The second story concerns the goddess Ganga who lived in heaven but came to earth to wed King Shantanu – who was Shiva – but on condition thathe never criticized her. And, before going to earth, eight gods known as "Vasus" who had been condemned to live on earth begged her to let them be born as her children; Ganga agreed to this and also undertook to then return them to heaven afterwards. Consequently, after each child was born, it was cast in to the river, died, and returned to heaven. But Shantanu came upon Ganga with the eighth child and prevented his death and return to heaven. This broke his agreement with Ganga and she left with the child who was named Bhishma and became a mighty warrior. Many years later Shantanu met Bhishma and granted him the boon of invulnerability so that he would not die except when he chose to do so.

Gayathri and Gaia : Tthe beautiful second wife of Brahma was called Gayatri; and of the other names of Brahma was "Varuna". The similarity between Varuna and Uranus is close….so is Gaia, Uranus’s wife to Gayathri.

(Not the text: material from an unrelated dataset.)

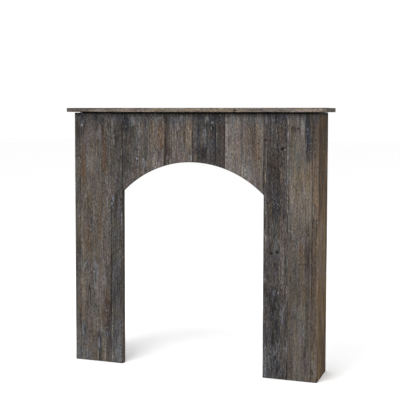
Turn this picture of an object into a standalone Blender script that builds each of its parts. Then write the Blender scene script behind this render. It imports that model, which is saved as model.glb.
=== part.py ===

Well, iam no expert in either of these mythologies...for one...dont remember any more of the Ramayan or the Mahabarath than that i read in the Amar Chitra Katha comics....but these snippets from the Web do make you think eh?

2 comments:

rockaholic said...

mythology fascinates me a lot...and i was really enlightened by your article here..great work!!

:D

Anonymous said...

Have you ever looked at Norse mythology?
It's not as rich in content as the vedas or greek mythology as it was never written down when it was in use. But it does tell of a common origin. It would be easy to say that it's a copy of the dominate greek and roman mythology, but there are so much that is more like the Vedas insted. Start by looking up Thor and Indra.